Controllable growth of two dimensional stereoscopic PtTe2 nanosheets for efficient electrocatalytic hydrogen evolution

Abstract

Among the transition metal dichalcogenide family, two-dimensional (2D) PtTe₂ has emerged as a promising electrocatalyst for the hydrogen evolution reaction (HER), due to its high edge catalytic activity, excellent conductivity and chemical stability, etc. However, the active sites of 2D PtTe₂ synthesized on conventional planar insulating substrates are limited to the edges, and the traditional synthetic method is not compatible with low-cost batch production. Herein, we report the large-area uniform growth of stereoscopic PtTe₂ nanosheets on highly conductive, carbon cloth substrates featuring abundant active sites and tunable thicknesses (from ∼3.0 nm to bulk state), via a facile chemical vapor deposition route.
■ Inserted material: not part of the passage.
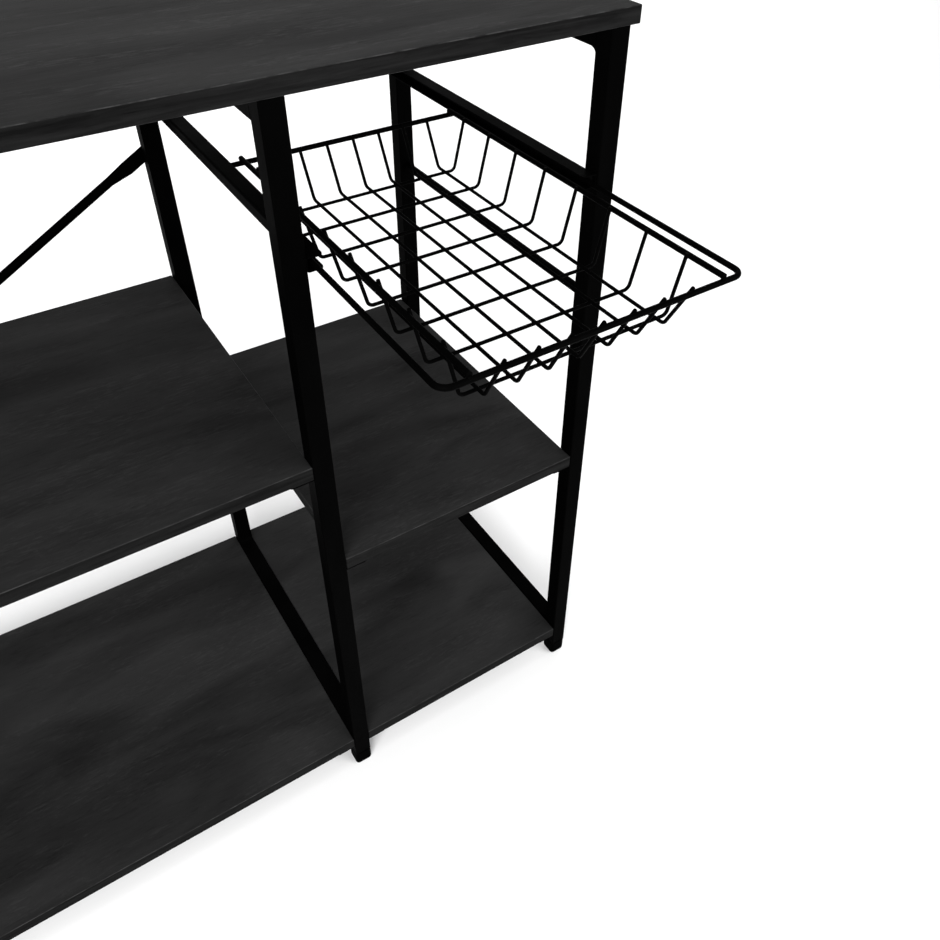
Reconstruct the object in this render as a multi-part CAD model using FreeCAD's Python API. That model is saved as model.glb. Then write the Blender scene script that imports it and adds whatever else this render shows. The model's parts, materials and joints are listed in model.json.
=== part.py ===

We find that the stereoscopic structure of PtTe₂ on the carbon fiber surface can facilitate efficient electron transport from the conductive carbon cloth to the active edge sites of the PtTe₂ nanosheets along the in-plane direction. And the catalytic activity can be significantly improved by increasing the average nanosheet thickness from ∼3.0 to 7.5 nm, leading to an ultra-low overpotential of ∼38.8 mV at the current density of 10 mA cm⁻² and a rather low Tafel slope of ∼59.2 mV dec⁻¹. Hereby, this work is expected to deepen our understanding of the thickness-dependent catalytic activity of 2D layered materials, and stimulate further structure design and synthesis explorations of 2D catalysts on 3D templates for highly efficient water splitting related applications.